Op dit moment word ik bijvoorbeeled door mijn werkgever gelimiteerd in mijn persoonlijke productiviteit omdat ik niet kan werken met de applicaties waar ik graag mee werk.
De browser is daar het grootste voorbeeld van: thuis gebruik ik Firefox met een serie aan handige extensies die ervoor zorgen dat ik alles veel sneller kan doen dan de meeste andere computergebruikers. Op het werk moet ik aan de slag met Internet Explorer 6. Dat is zonde!
Flexibiliteit van IT is inderdaad kostbaar, maar je moet natuurlijk ook kijken naar de “opportunity costs” van de zaken die in een inflexibele situatie niet mogelijk zijn. Dat zou misschien nog wel eens kostbaarder kunnen zijn.
Ik denk dan ook vooral dat Marcel’s stelregel meer de horizon definieert (het gaat over ambitie), dan een beschrijving is van de huidige situatie.
Overigens snappen de IT architecten van mijn werkgever dit probleem ook helemaal. Als ik hun toekomstschetsen bekijk, dan zien zij ook dat het mogelijk moet zijn om toegang te hebben tot de werkomgeving (in hun termen: het netwerk) vanaf elk locatie en met elk type apparaat.
Het is alleen nog maar een kwestie van tijd…
Vr. groet,
Hans
@Hans de Zwart: ik vind het pleidooi om mensen zelf de eigen software te laten kiezen, niet vreemd. Hoewel er meer bij komt kijken, dan je op het eerste gezicht zou zeggen. Zij mijn toelichting. Ik vind de formulering wat vreemd, met name door de toevoeging “als dit niet nodig is”. Ik neem naar mijn werk ook bijna altijd mijn eigen laptop mee omdat daar handige en tijdsbesparende applicaties op staan, waar ik op mijn werklaptop niet over kan beschikken.
@ Wilfred,
Fijn dat je nog een reactie hebt geschreven op mijn blogpost! Dank.

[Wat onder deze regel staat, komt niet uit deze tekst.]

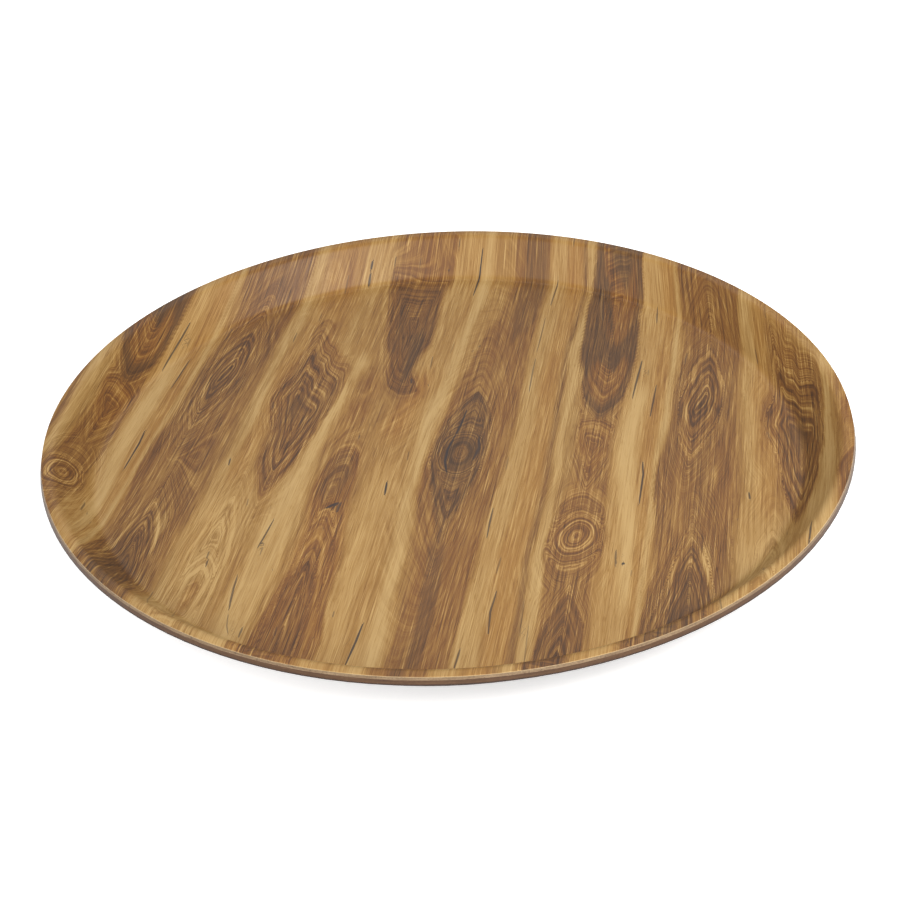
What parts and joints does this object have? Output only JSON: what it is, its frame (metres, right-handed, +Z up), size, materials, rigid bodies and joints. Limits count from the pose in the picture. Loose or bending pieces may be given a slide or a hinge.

Goed punt dat er genoeg mensen zijn die niet eens weten waar je het over hebt en die helemaal niets willen kiezen. Voor die groep is het inderdaad prima om een standaard set aan gereedschappen, procedures etc. aan te bieden. Voor mij geldt overigens ook dat deze groep niet teveel gepusht moet worden. Als iemand geen behoefte heeft om kennis te delen dan kun je dit wel stimuleren en faciliteren maar niet afdwingen.
Wat betreft die vrije applicaties: soms is er maar 1 applicatie waarmee je een bepaalde taak kunt uitvoeren. Dan is het nodig om die applicatie te gebruiken. Verder zou ik graag zien dat ook een ICT-beheerder de professional die alternatieven graag gebruikt (zoals de browser) de ruimte te laten. Desnoods geef je aan dat je bepaalde applicaties niet ondersteunt. Het primaire proces moet leidend zijn voor het ICT-beleid. Het is toch jammer dat jij je privé-laptop mee moet nemen om productiever te zijn? Wat nou als je dit niet zou kunnen of niet zou doen? Dat is toch, ook vanuit het perspectief van je werkgever, jammer?